Rūta Paškauskienė

Personal information
- Full name: Rūta Paškauskienė-Būdienė-Garkauskaitė
- Nationality: Lithuania

Sport
- Sport: Table tennis

Medal record
Women's table tennis
Representing Lithuania
European Championships
| Gold medal – first place | 2000 Bremen | Mixed Doubles |
| Gold medal – first place | 2005 Aarhus | Mixed Doubles |
| Gold medal – first place | 2007 Belgrade | Mixed Doubles |
| Gold medal – first place | 2008 Saint-Petersburg | Singles |
| Gold medal – first place | 2009 Subotica | Mixed Doubles |
| Gold medal – first place | 2010 Ostrava | Doubles |
| Gold medal – first place | 2011 Gdansk-Sopot | Doubles |
| Silver medal – second place | 2002 Zagreb | Mixed Doubles |
| Silver medal – second place | 2011 Istanbul | Mixed Doubles |
| Bronze medal – third place | 1994 Birmingham | Doubles |
| Bronze medal – third place | 1996 Bratislava | Doubles |
| Bronze medal – third place | 2002 Zagreb | Doubles |
| Bronze medal – third place | 2009 Stuttgart | Singles |
| Bronze medal – third place | 2009 Stuttgart | Doubles |
| Bronze medal – third place | 2010 Ostrava | Singles |
| Bronze medal – third place | 2010 Subotica | Mixed Doubles |
| Bronze medal – third place | 2016 Budapest | Mixed Doubles |
| Bronze medal – third place | 2018 Alicante | Mixed Doubles |

= Rūta Paškauskienė =

Lithuanian table tennis player (born 1977)

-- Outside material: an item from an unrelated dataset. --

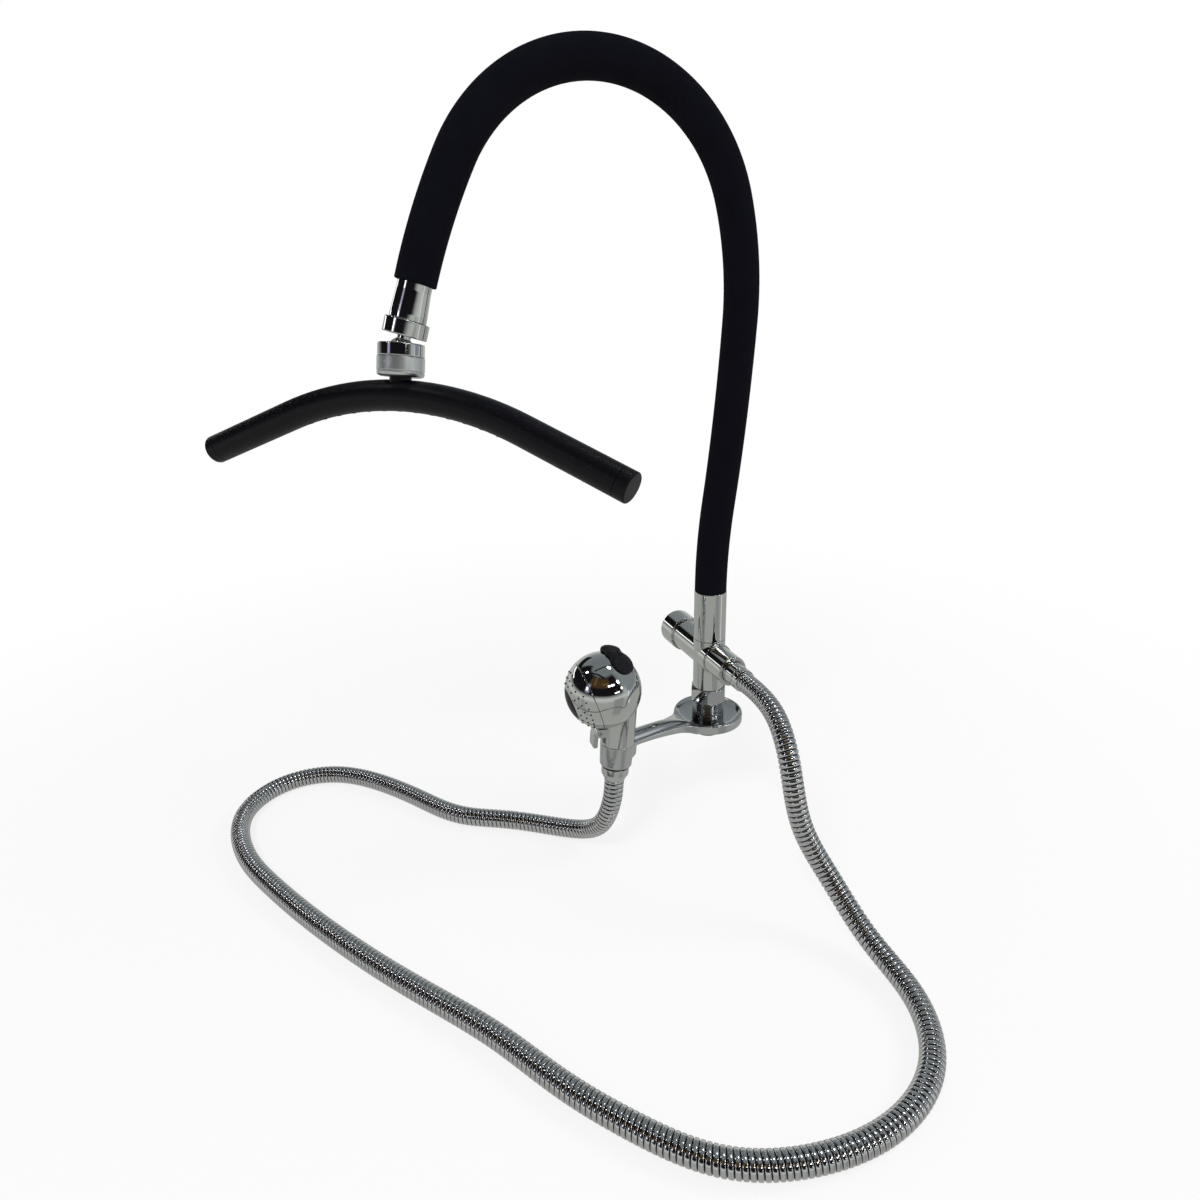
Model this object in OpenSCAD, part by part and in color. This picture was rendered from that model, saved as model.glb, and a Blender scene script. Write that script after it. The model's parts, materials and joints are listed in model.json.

Rūta Paškauskienė (born 29 March 1977) is a Lithuanian table tennis player. Since 1994, she won several medals in singles, and doubles events in the Table Tennis European Championships.

She competed at the 2008 Summer Olympics, reaching the second round of the singles competition.

She was born in Kaunas, and resides there.